§ **DATA PROVIDED**:
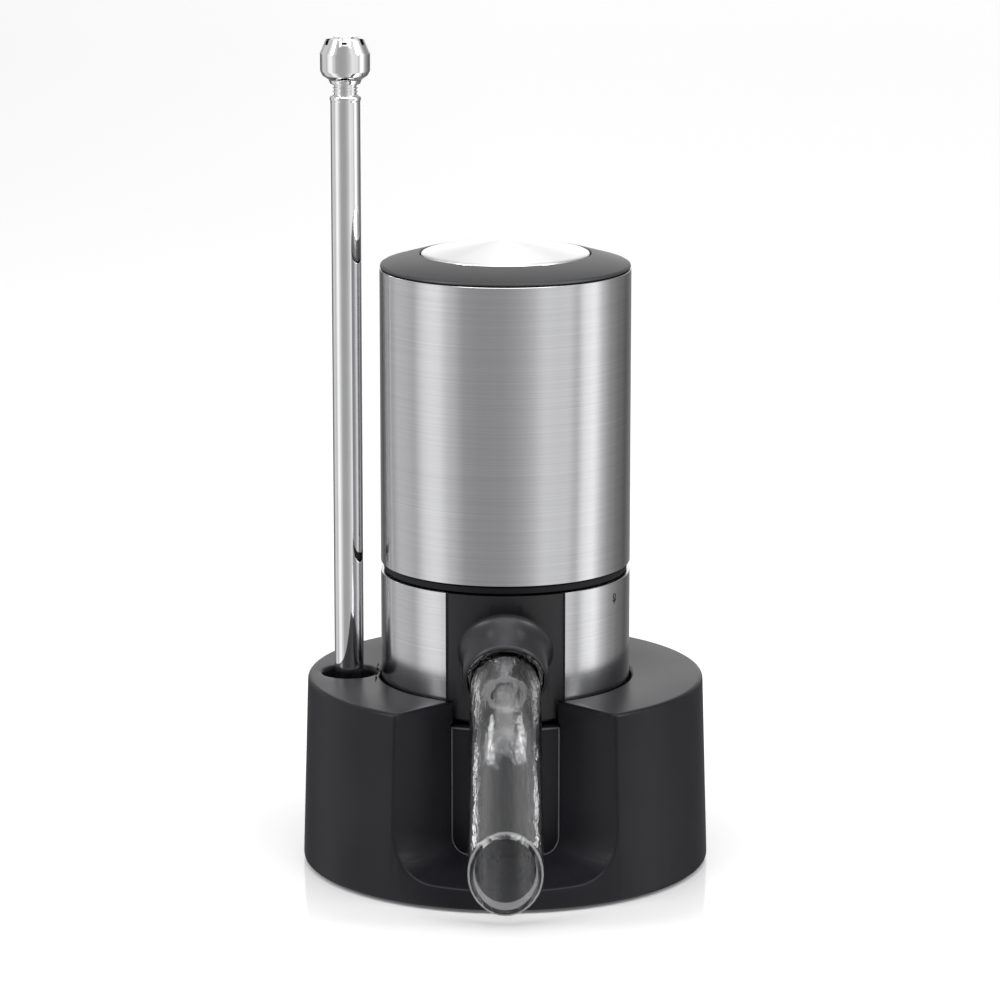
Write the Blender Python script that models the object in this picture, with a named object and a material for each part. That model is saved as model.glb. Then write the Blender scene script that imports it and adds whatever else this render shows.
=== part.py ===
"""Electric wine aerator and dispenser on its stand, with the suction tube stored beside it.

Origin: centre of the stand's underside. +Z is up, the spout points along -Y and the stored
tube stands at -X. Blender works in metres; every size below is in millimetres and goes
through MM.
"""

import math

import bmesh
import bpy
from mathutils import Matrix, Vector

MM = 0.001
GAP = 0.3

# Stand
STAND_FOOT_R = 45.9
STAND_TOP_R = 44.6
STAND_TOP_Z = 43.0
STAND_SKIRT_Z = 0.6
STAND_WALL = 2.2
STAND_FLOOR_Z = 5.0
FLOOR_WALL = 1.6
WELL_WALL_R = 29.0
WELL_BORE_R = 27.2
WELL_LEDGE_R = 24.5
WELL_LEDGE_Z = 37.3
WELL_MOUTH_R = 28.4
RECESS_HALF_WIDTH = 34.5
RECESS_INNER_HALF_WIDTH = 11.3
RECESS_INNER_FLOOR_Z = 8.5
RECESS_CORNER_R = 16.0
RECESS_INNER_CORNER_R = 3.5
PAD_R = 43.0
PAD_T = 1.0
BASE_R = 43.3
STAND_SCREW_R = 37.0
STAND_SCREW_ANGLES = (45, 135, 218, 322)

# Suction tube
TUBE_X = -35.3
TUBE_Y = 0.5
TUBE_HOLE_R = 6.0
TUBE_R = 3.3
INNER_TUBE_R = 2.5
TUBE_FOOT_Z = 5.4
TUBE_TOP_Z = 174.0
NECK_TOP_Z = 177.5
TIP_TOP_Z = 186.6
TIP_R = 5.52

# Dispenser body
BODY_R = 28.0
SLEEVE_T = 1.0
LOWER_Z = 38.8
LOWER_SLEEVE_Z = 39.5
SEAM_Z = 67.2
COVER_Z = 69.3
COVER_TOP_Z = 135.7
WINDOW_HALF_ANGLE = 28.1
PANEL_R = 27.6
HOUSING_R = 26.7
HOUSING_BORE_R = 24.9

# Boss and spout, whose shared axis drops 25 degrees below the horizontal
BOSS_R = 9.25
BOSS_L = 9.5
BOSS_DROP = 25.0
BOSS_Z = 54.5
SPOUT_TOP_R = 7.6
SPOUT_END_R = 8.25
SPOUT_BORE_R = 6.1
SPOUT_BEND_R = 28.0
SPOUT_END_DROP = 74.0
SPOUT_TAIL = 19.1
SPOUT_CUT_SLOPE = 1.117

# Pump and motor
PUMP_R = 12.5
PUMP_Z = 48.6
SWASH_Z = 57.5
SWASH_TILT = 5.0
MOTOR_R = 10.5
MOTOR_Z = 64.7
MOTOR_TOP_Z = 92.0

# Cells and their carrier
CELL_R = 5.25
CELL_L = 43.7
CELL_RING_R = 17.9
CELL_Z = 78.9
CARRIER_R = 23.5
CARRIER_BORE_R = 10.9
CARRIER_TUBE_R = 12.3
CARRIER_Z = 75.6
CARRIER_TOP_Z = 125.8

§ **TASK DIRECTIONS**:
Reproduce the listing above verbatim, from first line to last.

§ **SOLUTION TO THIS PROBLEM**:
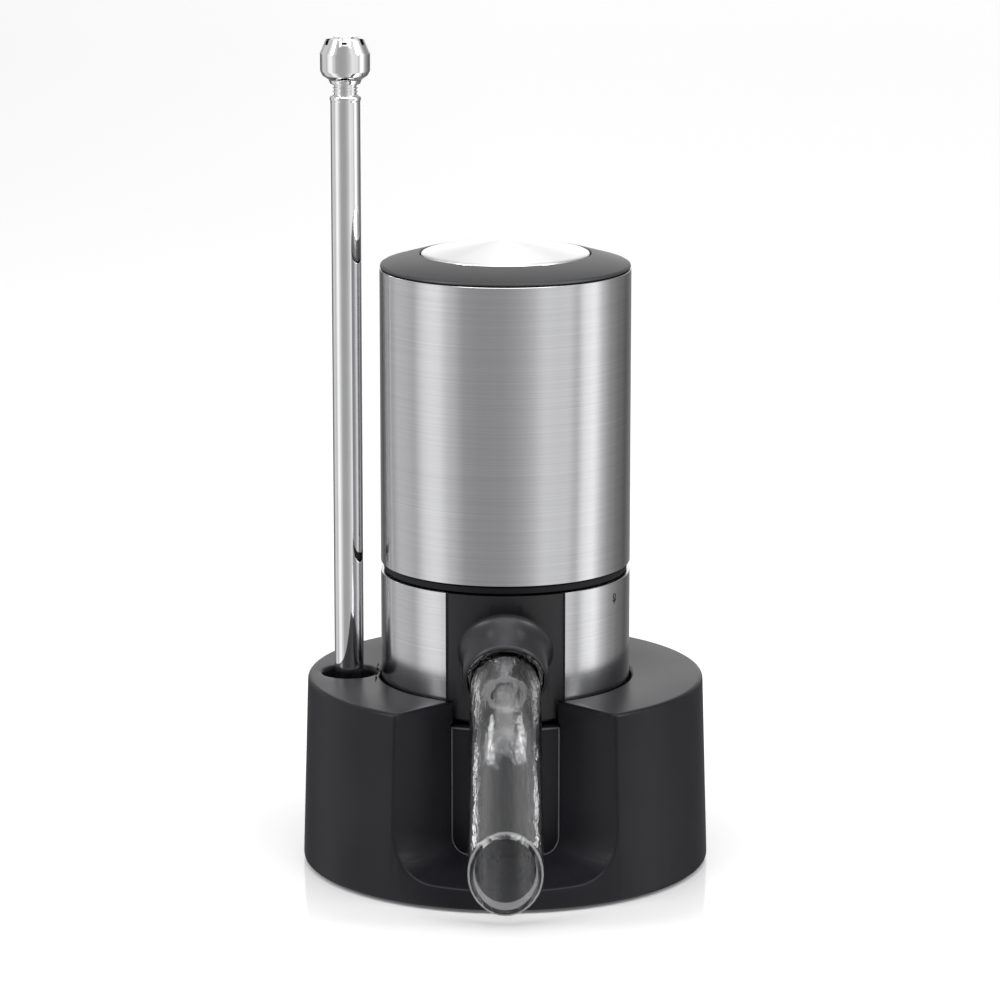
Write the Blender Python script that models the object in this picture, with a named object and a material for each part. That model is saved as model.glb. Then write the Blender scene script that imports it and adds whatever else this render shows.
=== part.py ===
"""Electric wine aerator and dispenser on its stand, with the suction tube stored beside it.

Origin: centre of the stand's underside. +Z is up, the spout points along -Y and the stored
tube stands at -X. Blender works in metres; every size below is in millimetres and goes
through MM.
"""

import math

import bmesh
import bpy
from mathutils import Matrix, Vector

MM = 0.001
GAP = 0.3

# Stand
STAND_FOOT_R = 45.9
STAND_TOP_R = 44.6
STAND_TOP_Z = 43.0
STAND_SKIRT_Z = 0.6
STAND_WALL = 2.2
STAND_FLOOR_Z = 5.0
FLOOR_WALL = 1.6
WELL_WALL_R = 29.0
WELL_BORE_R = 27.2
WELL_LEDGE_R = 24.5
WELL_LEDGE_Z = 37.3
WELL_MOUTH_R = 28.4
RECESS_HALF_WIDTH = 34.5
RECESS_INNER_HALF_WIDTH = 11.3
RECESS_INNER_FLOOR_Z = 8.5
RECESS_CORNER_R = 16.0
RECESS_INNER_CORNER_R = 3.5
PAD_R = 43.0
PAD_T = 1.0
BASE_R = 43.3
STAND_SCREW_R = 37.0
STAND_SCREW_ANGLES = (45, 135, 218, 322)

# Suction tube
TUBE_X = -35.3
TUBE_Y = 0.5
TUBE_HOLE_R = 6.0
TUBE_R = 3.3
INNER_TUBE_R = 2.5
TUBE_FOOT_Z = 5.4
TUBE_TOP_Z = 174.0
NECK_TOP_Z = 177.5
TIP_TOP_Z = 186.6
TIP_R = 5.52

# Dispenser body
BODY_R = 28.0
SLEEVE_T = 1.0
LOWER_Z = 38.8
LOWER_SLEEVE_Z = 39.5
SEAM_Z = 67.2
COVER_Z = 69.3
COVER_TOP_Z = 135.7
WINDOW_HALF_ANGLE = 28.1
PANEL_R = 27.6
HOUSING_R = 26.7
HOUSING_BORE_R = 24.9

# Boss and spout, whose shared axis drops 25 degrees below the horizontal
BOSS_R = 9.25
BOSS_L = 9.5
BOSS_DROP = 25.0
BOSS_Z = 54.5
SPOUT_TOP_R = 7.6
SPOUT_END_R = 8.25
SPOUT_BORE_R = 6.1
SPOUT_BEND_R = 28.0
SPOUT_END_DROP = 74.0
SPOUT_TAIL = 19.1
SPOUT_CUT_SLOPE = 1.117

# Pump and motor
PUMP_R = 12.5
PUMP_Z = 48.6
SWASH_Z = 57.5
SWASH_TILT = 5.0
MOTOR_R = 10.5
MOTOR_Z = 64.7
MOTOR_TOP_Z = 92.0

# Cells and their carrier
CELL_R = 5.25
CELL_L = 43.7
CELL_RING_R = 17.9
CELL_Z = 78.9
CARRIER_R = 23.5
CARRIER_BORE_R = 10.9
CARRIER_TUBE_R = 12.3
CARRIER_Z = 75.6
CARRIER_TOP_Z = 125.8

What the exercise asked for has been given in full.